Ce qui vous marque dans ce procès auquel vous assistez depuis le début ?
L’extrême dignité de l’ensemble des parties. En tant que soignants, ça remue. Il y a les patients, ceux qui ont survécu, ceux qui ne sont plus là. Beaucoup d’émotions. Nous médecins, dans le feu de l’action, nous sommes peut-être plus dans les gestes techniques, même si on ne peut s’empêcher de revivre la naissance de nos enfants à chaque accouchement… Là, c’est étonnant d’être confronté à la parole des patients et des familles.
Les établissements réagiront également avec des protocoles de sécurité renforcés ?
C’est d’abord aux médecins de s’emparer de cette question. Il ne faut plus travailler chacun dans son couloir de nage. Chaque événement indésirable grave (EIG) doit être discuté, en associant les paramédicaux. Il faut recréer du lien, redonner du sens au travail collectif comme les commissions médicales d’établissement.

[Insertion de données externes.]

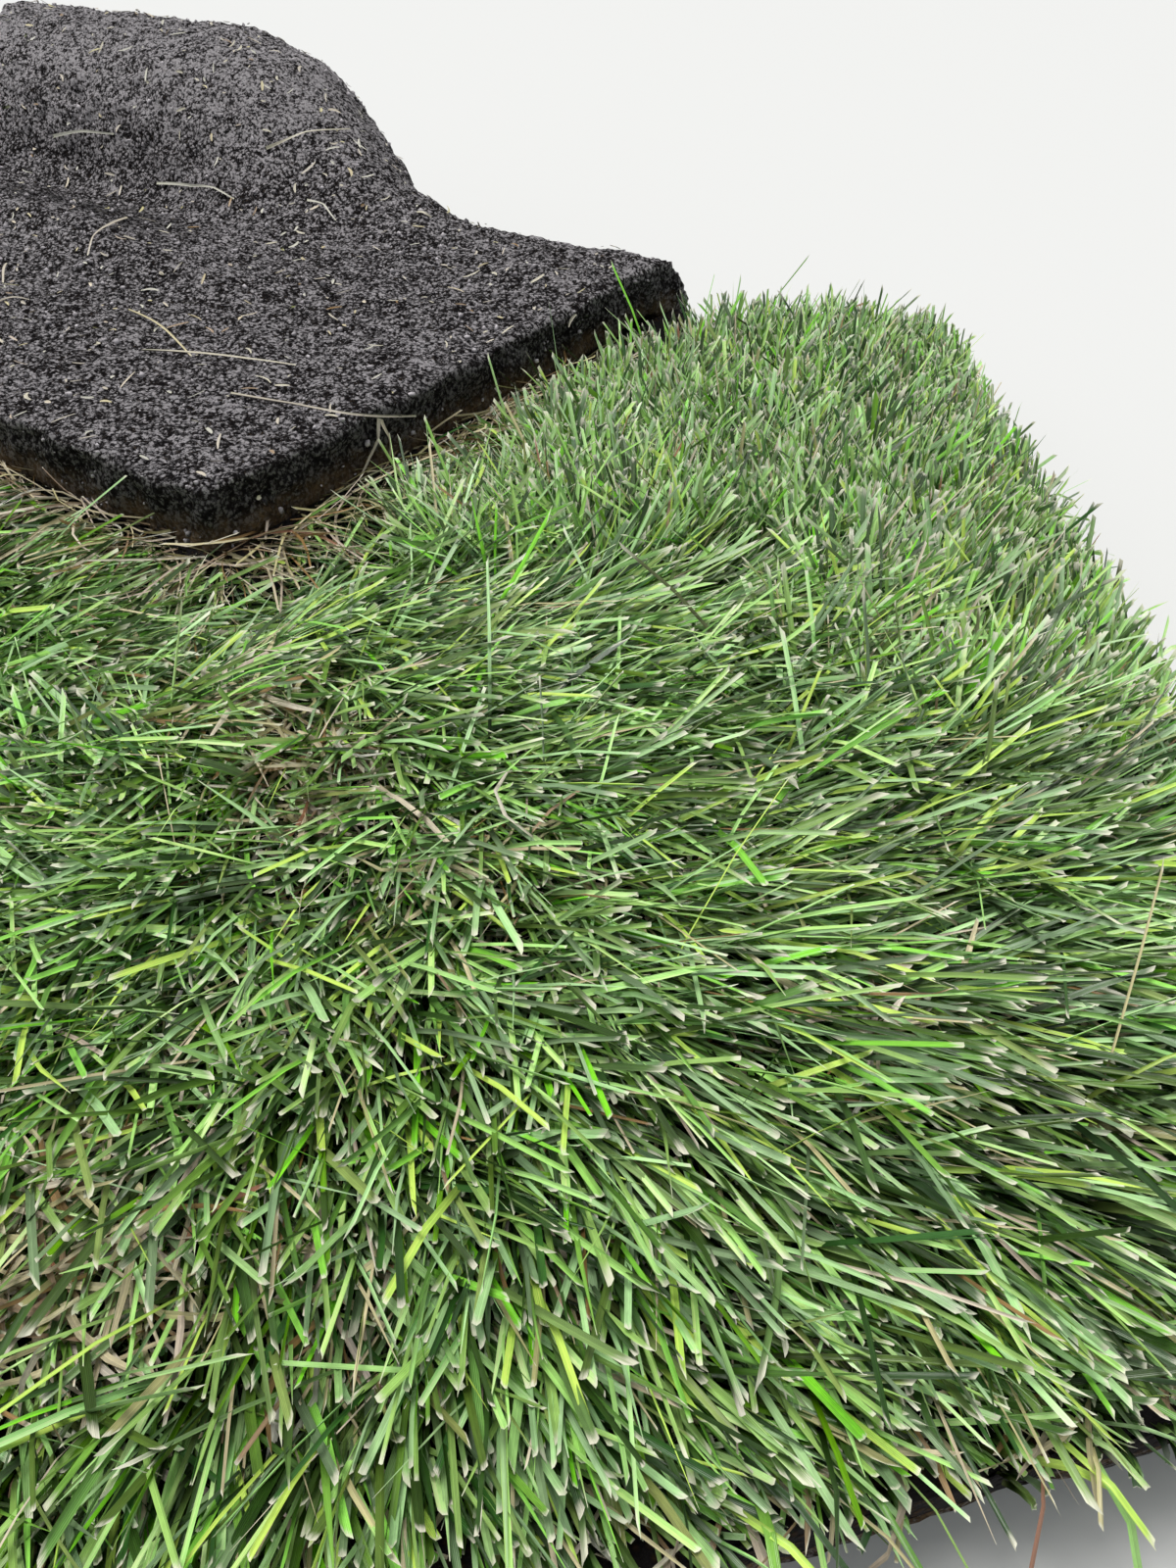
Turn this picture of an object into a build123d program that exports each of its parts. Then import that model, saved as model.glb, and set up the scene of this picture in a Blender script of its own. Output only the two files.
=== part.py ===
from build123d import *

import os
from collections import namedtuple
from math import cos, radians, sin, tan

# A strip of turf, its far end rolled back over itself and slid askew: grass side up in front, soil side up
# behind. Millimetres. X runs along the fold, Y from the free end to the back of the loop, Z up. The strip's
# own length runs askew to Y, turned about Z by fold_skew.

# The strip as cut
strip_width = 610.0
soil_thickness = 30.0
right_side_length = 560.0
near_end_askew = 14.0
corner_radius = 22.0

# The sward, standing open and pressed flat between two turns
open_sward = 24.0
pressed_sward = 10.0
sward_overhang = 15.0
sward_lip = 12.0
sward_rounding = 9.0

# Where the turned-over end lies, from the middle of the near end
fold_skew = 30.0
flap_right = -213.0
flap_free_end = 292.0
flap_end_askew = 5.0
flap_side_askew = 4.5
flap_corner_radius = 12.0

# The loop: tight at its right end, swelling into an open hump towards the left
tight_crest = 84.0
hump_crest = 160.0
tight_rear = 650.0
hump_rear = 750.0
tight_run = 105.0
swell_run = 210.0
swell_steps = 4

# The dip between the hump and the flat of the flap
dip_place = 573.0
ridge_place = 507.0
flat_place = 432.0
dip_rise = 3.0
ridge_rise = 19.0
slope_points = 5

# The open bore inside the hump
bore_throat = 7.0
bore_nose = 4.0
bore_nose_reach = 78.0

# Spare lengths that are trimmed to the strip's outline
spare = 60.0
lap = 90.0

flap_rest = soil_thickness + 2 * pressed_sward
middle = soil_thickness / 2
skew = radians(fold_skew)
half_width = strip_width / 2
near_slope = half_width * tan(radians(near_end_askew))
left_reach = half_width / cos(skew) + hump_rear * sin(skew)

Station = namedtuple("Station", "x crest rear swell")


def station(x):
    """The loop's height and rearmost reach at x, and how far it has swollen from tight (0) to open (1)."""
    run = min(max((flap_right - tight_run - x) / swell_run, 0), 1)
    swell = run * run * (3 - 2 * run)
    crest = tight_crest + (hump_crest - tight_crest) * swell
    rear = tight_rear + (hump_rear - tight_rear) * swell
    return Station(x, crest, rear, swell)


def loop_radius(at):
    """Radius of the loop on the middle of the soil's thickness."""
    return (at.crest - soil_thickness) / 2


def lift_off(at):
    """Y where the lower turn leaves the ground and the loop begins."""
    return at.rear - loop_radius(at) - middle


def slope_at(at, side):
    """Points from the loop's crest down over the dip and the ridge to the flap, at side from the middle."""
    rest = flap_rest + middle
    with BuildLine(mode=Mode.PRIVATE) as run:
        Spline(
            (lift_off(at), at.crest - middle),
            (dip_place, rest + dip_rise),
            (ridge_place, rest + ridge_rise * at.swell),
            (flat_place, rest),
            tangents=[(-1, 0), (-1, 0)],
        )
    edge = run.line.edge()
    points = []
    for step in range(slope_points):
        place = step / (slope_points - 1)
        along = edge.tangent_at(place)
        point = edge.position_at(place) + Vector(along.Y, -along.X) * side
        points.append((point.X, point.Y))
    return points


def turn(at, side):
    """One face of the turf, from the lift-off round the loop to the free end, at side from its middle."""
    points = slope_at(at, side)
    JernArc(start=(lift_off(at), middle - side), tangent=(1, 0), radius=loop_radius(at) + side, arc_size=180)
    Spline(*points, tangents=[(-1, 0), (-1, 0)])
    Line(points[-1], (flap_free_end - spare, points[-1][1]))


def soil_section(at):
    """The soil's section: the turn's two faces, closed at the lap and at the free end."""
    free_end = flap_free_end - spare
    foot = lift_off(at)
    with BuildSketch(Plane.YZ.offset(at.x)) as section:
        with BuildLine():
            turn(at, middle)
            turn(at, -middle)
            Line((free_end, flap_rest), (free_end, flap_rest + soil_thickness))
            Polyline((foot, 0), (foot - lap, 0), (foot - lap, soil_thickness), (foot, soil_thickness))
        make_face()
    return section.sketch


def filling_section(at):
    """What lies between the lower turn and the middle of the upper one."""
    free_end = flap_free_end - spare
    with BuildSketch(Plane.YZ.offset(at.x)) as section:
        with BuildLine():
            turn(at, 0)
            Polyline((free_end, flap_rest + middle), (free_end, middle), (lift_off(at), middle))
        make_face()
    return section.sketch


def bore_section(at):
    """The open bore: round at the back of the loop, drawn to a nose where the sward closes again."""
    back = bore_throat + (loop_radius(at) - middle - pressed_sward - bore_throat) * at.swell
    nose = min(bore_nose, back / 2)
    floor = soil_thickness + pressed_sward
    with BuildSketch(Plane.YZ.offset(at.x)) as section:
        with Locations((lift_off(at), floor + back)):
            Circle(back)
        with Locations((lift_off(at) - back - bore_nose_reach * at.swell, floor + nose)):
            Circle(nose)
        make_hull()
    return section.sketch


fold_right = flap_right + (tight_rear - flap_free_end) * tan(radians(flap_side_askew))
swell_start = flap_right - tight_run
swelling = [station(swell_start - swell_run * step / swell_steps) for step in range(1, swell_steps + 1)]
right_end = station(fold_right + spare)
left_end = station(-left_reach - spare)
stations = [right_end, station(swell_start)] + swelling + [left_end]


def strip_point(across, along):
    """A point of the strip, across from its middle line and along from the middle of its near end."""
    return (across * cos(skew) - along * sin(skew), across * sin(skew) + along * cos(skew))


near_right = strip_point(half_width, near_slope)
near_left = strip_point(-half_width, -near_slope)
far_right = strip_point(half_width, near_slope + right_side_length)
flap_corner = (flap_right, flap_free_end)


def strip_outline():
    """The lower turn in plan, out to the line where it lifts off the ground."""
    beyond_left = strip_point(-strip_width, -2 * near_slope)
    with BuildSketch() as outline:
        with BuildLine():
            fold = [(at.x, lift_off(at)) for at in stations[1:]]
            Polyline(beyond_left, near_right, far_right, (fold_right, lift_off(right_end)), *fold, beyond_left)
        make_face()
        Rectangle(strip_width, 4 * strip_width, rotation=fold_skew, mode=Mode.INTERSECT)
        corners = [outline.vertices().sort_by_distance(point)[0] for point in (near_right, near_left, far_right)]
        fillet(corners, corner_radius)
    return outline.sketch


def flap_outline():
    """The turned-over end in plan, with the loop behind it."""
    width = flap_right - left_end.x
    beyond = 2 * hump_rear
    with BuildSketch() as outline:
        with BuildLine():
            Polyline(
                flap_corner,
                (flap_right + (beyond - flap_free_end) * tan(radians(flap_side_askew)), beyond),
                (left_end.x, beyond),
                (left_end.x, flap_free_end + width * tan(radians(flap_end_askew))),
                flap_corner,
            )
        make_face()
        Rectangle(strip_width, 4 * strip_width, rotation=fold_skew, mode=Mode.INTERSECT)
        fillet(outline.vertices().sort_by_distance(flap_corner)[0], flap_corner_radius)
    return outline.sketch


# The soil with its roots: the lower turn flat on the ground, and the loop and flap lofted along the fold
with BuildPart() as soil_mat:
    loft([soil_section(at) for at in stations], ruled=True)
    extrude(flap_outline(), amount=2 * hump_crest, mode=Mode.INTERSECT)
    extrude(strip_outline(), amount=soil_thickness)


# The sward: blades standing on the open part, pressed together under the flap and lining the loop
with BuildPart() as grass_sward:
    with BuildSketch(Plane.XY.offset(soil_thickness - sward_lip)) as open_ground:
        add(strip_outline())
        offset(amount=sward_overhang)
    extrude(amount=sward_lip + open_sward)
    fillet(grass_sward.edges().group_by(Axis.Z)[-1], sward_rounding)
    filling = extrude(flap_outline(), amount=2 * hump_crest, mode=Mode.PRIVATE)
    gap = loft([filling_section(at) for at in stations], ruled=True, mode=Mode.PRIVATE)
    add(filling & gap)
    add(soil_mat.part, mode=Mode.SUBTRACT)
    loft([bore_section(at) for at in stations[1:]], ruled=True, mode=Mode.SUBTRACT)

os.makedirs("parts", exist_ok=True)
pieces = {"soil_mat": soil_mat, "grass_sward": grass_sward}
footprint = Compound([piece.part for piece in pieces.values()]).bounding_box()
to_origin = Location((-footprint.center().X, -footprint.center().Y, -footprint.min.Z))
for name, piece in pieces.items():
    placed = piece.part.moved(to_origin)
    placed.label = name
    export_step(placed, f"parts/{name}.step")
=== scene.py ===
"""Dresses the strip of turf: crumbly peat, matted thatch and combed grass, on a plain stage."""

import math

import bmesh
import bpy
import numpy as np
from bpy.props import FloatProperty, FloatVectorProperty, IntProperty, PointerProperty
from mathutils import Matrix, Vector, noise
from mathutils.bvhtree import BVHTree


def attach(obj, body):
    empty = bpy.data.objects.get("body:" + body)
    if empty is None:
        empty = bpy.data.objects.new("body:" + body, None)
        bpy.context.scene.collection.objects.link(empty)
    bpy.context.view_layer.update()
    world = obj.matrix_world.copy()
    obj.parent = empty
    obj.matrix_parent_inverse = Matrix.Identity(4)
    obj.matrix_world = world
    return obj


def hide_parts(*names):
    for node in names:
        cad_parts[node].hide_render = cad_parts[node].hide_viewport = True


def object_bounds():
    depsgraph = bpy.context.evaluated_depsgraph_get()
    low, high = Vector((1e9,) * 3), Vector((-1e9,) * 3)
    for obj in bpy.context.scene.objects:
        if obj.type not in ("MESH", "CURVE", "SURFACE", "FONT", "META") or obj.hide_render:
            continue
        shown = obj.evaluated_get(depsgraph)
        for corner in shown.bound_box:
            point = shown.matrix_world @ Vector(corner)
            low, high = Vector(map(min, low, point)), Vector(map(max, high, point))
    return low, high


bl_info = {
    "name": "Turf dressing",
    "version": (1, 0, 0),
    "blender": (4, 5, 0),
    "location": "3D View > Sidebar > Turf",
    "description": "Peat, thatch and grass for a strip of turf with its far end turned over",
    "category": "Object",
}

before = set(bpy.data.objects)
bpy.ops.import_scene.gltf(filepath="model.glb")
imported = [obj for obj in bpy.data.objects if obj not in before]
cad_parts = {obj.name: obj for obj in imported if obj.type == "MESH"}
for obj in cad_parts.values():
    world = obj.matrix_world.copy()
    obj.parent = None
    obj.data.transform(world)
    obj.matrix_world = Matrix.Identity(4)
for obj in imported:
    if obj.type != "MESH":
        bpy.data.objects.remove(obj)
cad_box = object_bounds()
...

Peut-être que si tous les cas qui se sont produits à Saint-Vincent avaient été analysés comme ça…
Si vous aviez un message ?
L’anesthésie-réanimation est probablement la plus belle des spécialités, la plus complète. Mais rien ne peut se faire sans confiance. Sur les 12 millions d’anesthésies par an, il y a moins de 100 décès rapportés à l’anesthésie. Et puis il y a le facteur humain… Ici, c’est la fin du serment d’Hippocrate. Si le médecin manque à ses promesses, il sera déshonoré et méprisé.